Šta mi radiš is the fifth studio album by Zdravko Čolić, released in 1983.

Released by Jugoton, it would be the last studio album Čolić did for the label as the two parties parted ways after five hugely successful albums.

Track listing
Cherie, Cherie (Đ. Novković, M. Tucaković)
Afrika (Africa) (M. Bajagić - M. Aleksić, M. Bajagić)
Stanica Podlugovi (Podlugovi Train Station) (K. Kovač, V. Dijak)
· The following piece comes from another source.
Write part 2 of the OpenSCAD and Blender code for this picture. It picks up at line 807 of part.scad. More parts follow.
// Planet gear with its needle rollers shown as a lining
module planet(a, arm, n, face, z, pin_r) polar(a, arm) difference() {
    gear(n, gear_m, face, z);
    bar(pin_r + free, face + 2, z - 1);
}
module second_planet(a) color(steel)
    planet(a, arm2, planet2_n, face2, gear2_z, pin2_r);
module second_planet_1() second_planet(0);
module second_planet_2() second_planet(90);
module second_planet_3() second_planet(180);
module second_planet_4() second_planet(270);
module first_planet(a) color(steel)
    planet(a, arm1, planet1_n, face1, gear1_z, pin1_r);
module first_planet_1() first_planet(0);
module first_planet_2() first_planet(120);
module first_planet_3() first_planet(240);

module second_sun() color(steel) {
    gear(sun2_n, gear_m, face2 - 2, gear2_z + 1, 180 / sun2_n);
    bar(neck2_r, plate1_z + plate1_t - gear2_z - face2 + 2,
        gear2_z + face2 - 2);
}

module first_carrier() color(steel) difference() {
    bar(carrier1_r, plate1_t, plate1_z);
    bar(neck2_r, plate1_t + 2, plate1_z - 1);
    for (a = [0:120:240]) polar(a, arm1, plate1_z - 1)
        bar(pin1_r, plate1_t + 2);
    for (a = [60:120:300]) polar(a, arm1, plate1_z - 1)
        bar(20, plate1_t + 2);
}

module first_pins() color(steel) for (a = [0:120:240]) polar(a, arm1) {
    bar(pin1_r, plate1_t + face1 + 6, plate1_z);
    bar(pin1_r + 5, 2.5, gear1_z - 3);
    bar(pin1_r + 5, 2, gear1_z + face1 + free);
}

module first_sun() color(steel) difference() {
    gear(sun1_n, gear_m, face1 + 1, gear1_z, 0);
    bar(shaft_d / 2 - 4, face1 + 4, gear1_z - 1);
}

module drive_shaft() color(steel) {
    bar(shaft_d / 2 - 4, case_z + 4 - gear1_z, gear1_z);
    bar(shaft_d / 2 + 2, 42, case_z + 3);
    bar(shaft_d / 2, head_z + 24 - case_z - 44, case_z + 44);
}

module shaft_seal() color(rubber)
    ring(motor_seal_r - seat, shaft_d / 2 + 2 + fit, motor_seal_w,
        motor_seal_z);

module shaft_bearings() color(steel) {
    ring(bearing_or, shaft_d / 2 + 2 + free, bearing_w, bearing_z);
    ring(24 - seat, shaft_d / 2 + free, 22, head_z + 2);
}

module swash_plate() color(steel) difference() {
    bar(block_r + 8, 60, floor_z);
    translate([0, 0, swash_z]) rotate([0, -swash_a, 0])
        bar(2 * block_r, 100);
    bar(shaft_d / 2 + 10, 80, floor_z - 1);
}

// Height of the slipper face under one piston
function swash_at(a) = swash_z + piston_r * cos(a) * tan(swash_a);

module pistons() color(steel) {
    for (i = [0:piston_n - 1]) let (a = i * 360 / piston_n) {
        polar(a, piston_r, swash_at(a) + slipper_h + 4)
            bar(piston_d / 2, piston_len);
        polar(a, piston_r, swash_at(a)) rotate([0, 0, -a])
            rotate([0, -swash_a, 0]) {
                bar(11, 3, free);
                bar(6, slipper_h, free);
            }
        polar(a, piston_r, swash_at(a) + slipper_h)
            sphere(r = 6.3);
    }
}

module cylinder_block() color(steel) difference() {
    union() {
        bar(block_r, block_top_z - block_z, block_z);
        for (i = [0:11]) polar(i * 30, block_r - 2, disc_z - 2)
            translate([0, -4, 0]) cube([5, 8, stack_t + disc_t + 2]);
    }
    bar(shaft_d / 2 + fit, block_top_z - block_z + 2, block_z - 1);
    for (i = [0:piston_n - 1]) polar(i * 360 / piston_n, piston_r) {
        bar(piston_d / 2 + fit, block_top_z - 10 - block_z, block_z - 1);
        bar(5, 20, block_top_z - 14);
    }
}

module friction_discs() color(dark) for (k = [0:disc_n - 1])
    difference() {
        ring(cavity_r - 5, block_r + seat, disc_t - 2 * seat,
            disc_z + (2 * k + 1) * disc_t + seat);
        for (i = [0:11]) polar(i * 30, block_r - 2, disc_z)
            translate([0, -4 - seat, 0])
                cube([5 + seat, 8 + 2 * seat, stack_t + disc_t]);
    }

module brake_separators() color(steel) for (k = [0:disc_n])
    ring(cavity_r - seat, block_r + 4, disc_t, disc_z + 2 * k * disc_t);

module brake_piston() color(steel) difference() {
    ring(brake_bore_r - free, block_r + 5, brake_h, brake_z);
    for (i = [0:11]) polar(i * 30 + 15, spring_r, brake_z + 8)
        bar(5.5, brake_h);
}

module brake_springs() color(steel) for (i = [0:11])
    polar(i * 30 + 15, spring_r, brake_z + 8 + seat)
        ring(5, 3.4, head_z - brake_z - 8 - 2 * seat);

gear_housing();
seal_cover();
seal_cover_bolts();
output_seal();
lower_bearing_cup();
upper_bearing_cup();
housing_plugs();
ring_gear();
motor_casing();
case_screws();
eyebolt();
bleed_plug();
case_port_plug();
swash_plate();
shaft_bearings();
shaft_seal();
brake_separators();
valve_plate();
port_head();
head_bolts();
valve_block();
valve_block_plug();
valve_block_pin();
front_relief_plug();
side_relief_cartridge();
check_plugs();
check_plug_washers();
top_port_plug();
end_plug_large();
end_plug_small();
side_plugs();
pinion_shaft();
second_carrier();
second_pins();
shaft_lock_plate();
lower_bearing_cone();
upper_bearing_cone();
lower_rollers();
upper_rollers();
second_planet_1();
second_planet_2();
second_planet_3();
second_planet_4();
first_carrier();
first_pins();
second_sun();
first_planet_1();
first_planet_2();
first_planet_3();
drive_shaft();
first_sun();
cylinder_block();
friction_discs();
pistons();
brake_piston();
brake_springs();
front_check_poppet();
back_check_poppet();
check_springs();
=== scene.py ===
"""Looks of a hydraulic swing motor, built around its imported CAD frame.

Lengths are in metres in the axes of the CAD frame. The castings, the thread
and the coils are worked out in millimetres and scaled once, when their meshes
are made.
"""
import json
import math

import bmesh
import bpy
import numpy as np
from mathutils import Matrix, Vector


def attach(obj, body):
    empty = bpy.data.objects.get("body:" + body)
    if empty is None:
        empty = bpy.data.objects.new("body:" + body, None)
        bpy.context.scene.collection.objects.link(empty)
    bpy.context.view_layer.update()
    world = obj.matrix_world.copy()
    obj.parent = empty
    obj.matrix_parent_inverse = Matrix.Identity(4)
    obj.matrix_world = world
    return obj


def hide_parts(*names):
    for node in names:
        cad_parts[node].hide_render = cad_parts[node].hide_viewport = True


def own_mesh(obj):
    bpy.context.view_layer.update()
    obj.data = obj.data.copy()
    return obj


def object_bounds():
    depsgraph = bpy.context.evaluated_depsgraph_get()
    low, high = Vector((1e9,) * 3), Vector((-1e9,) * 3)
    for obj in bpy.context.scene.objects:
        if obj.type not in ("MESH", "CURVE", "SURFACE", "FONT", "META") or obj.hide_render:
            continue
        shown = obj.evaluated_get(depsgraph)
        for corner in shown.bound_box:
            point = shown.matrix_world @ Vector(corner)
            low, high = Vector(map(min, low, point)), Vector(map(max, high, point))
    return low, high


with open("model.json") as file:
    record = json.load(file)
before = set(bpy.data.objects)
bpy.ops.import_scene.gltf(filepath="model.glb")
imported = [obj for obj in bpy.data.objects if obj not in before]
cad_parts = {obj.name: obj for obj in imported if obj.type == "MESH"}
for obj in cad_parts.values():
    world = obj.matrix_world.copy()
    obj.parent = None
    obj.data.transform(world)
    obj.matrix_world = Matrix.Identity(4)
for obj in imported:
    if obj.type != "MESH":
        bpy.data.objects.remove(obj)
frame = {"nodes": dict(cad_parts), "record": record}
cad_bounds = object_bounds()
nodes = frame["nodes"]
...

Crne čarape (Black Stockings) (K. Kovač, M. Tucaković)
Konačno sam (Alone At Last) (Kika Mac, M. Tucaković)
Šta mi radiš (What Are You Doing To Me) (K. Kovač, M. Tucaković)
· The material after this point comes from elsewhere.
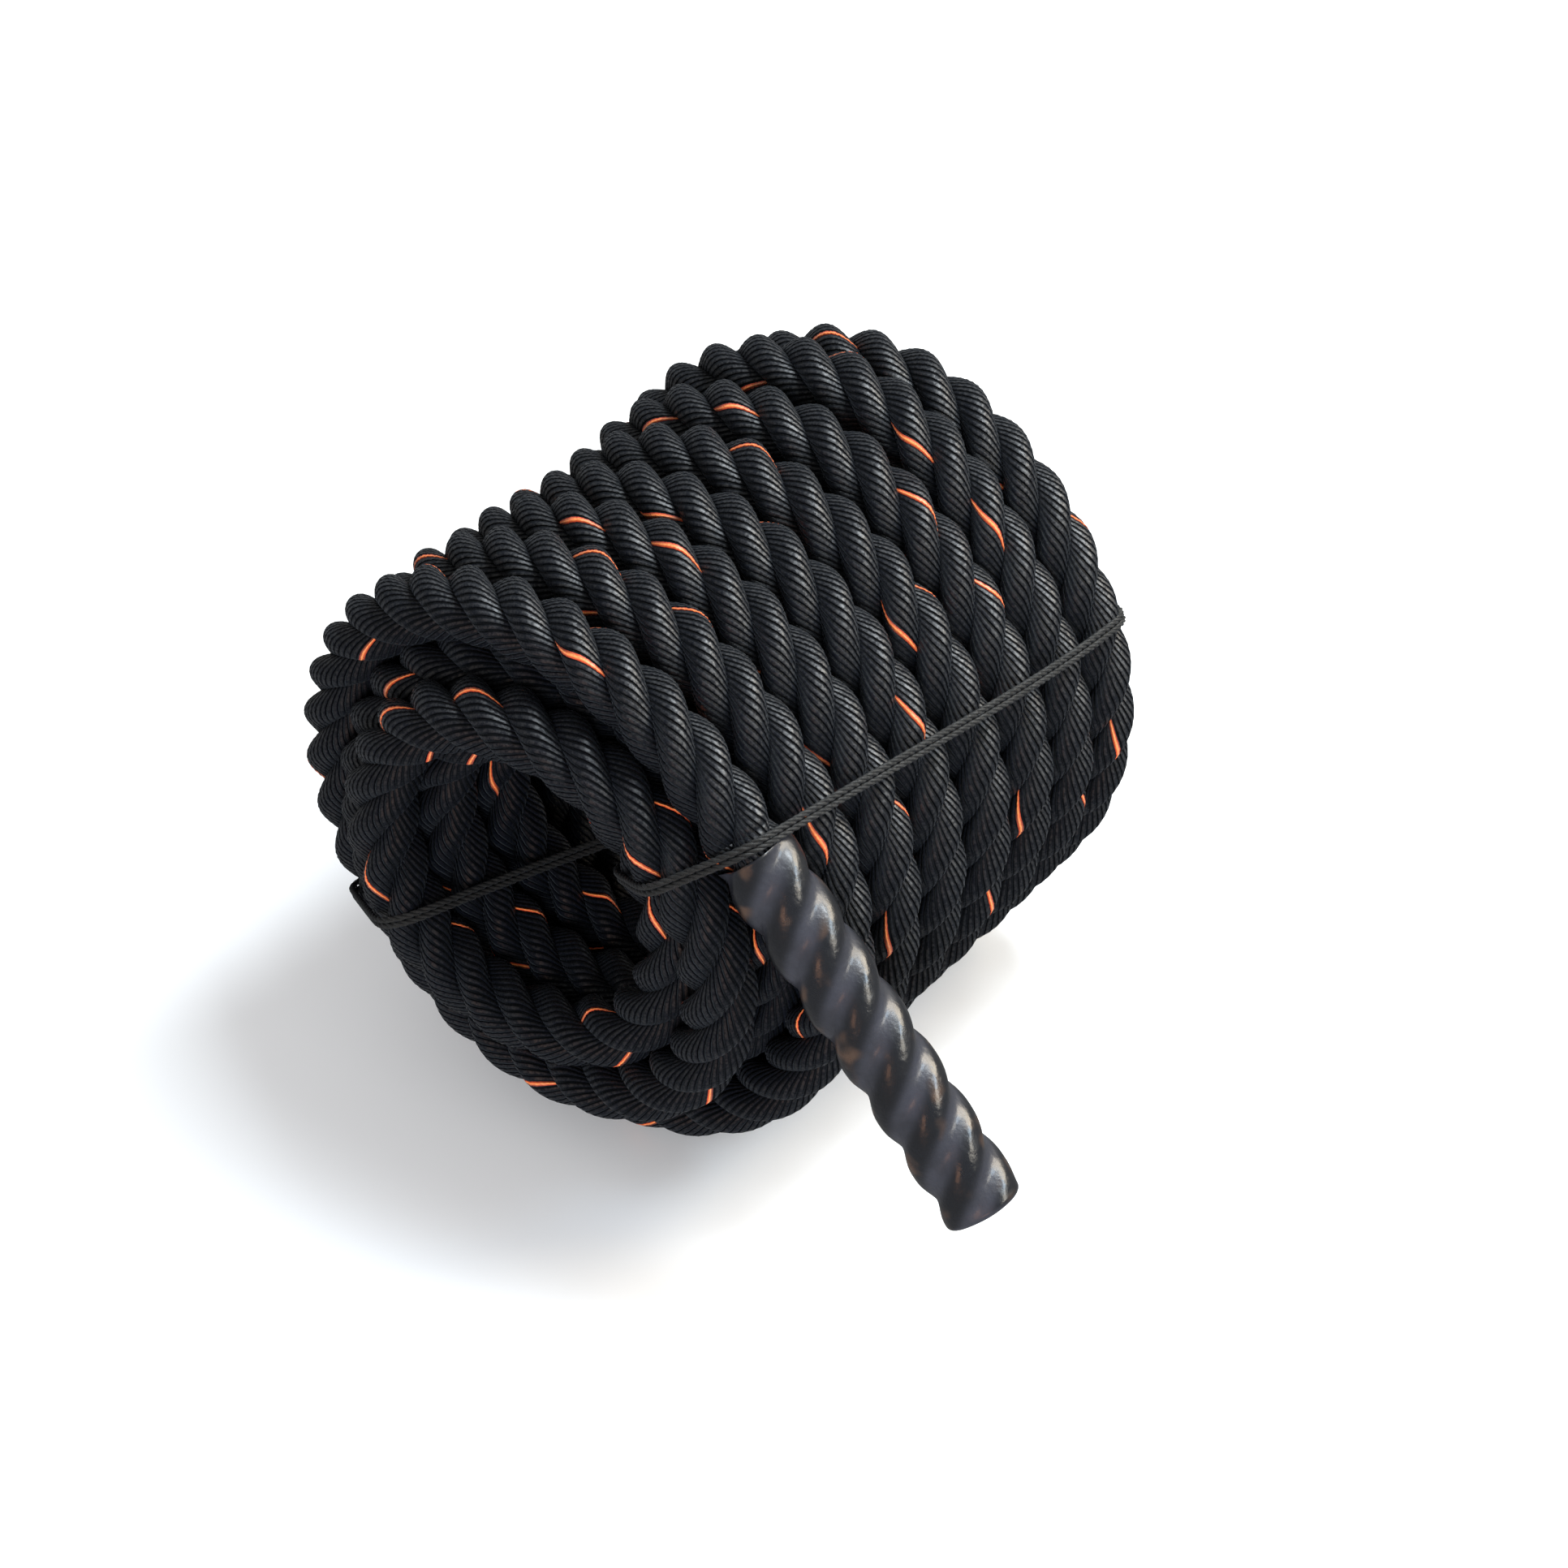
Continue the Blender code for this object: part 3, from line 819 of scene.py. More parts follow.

Daj mi to (Give Me That) (Đ. Novković, K. Kovač - Đ. Novković)
Tvoje oči (Your Eyes) (M. Bajagić - M. Aleksić, M. Bajagić)
Pobjegnimo koji dan na more (Let's Run Away To Sea For A Couple Of Days) (A. Dedić)
Brodolomci (Castaways) (K. Kovač, A. Dedić)
Doviđenja (Goodbye) (K. Kovač, A. Dedić)

Sampling 
 The same verse and chorus melody as in the song "Tvoje oči" is used for the R.E.M.'s 2001 song "All the Way to Reno (You're Gonna Be a Star)", eighteen years later.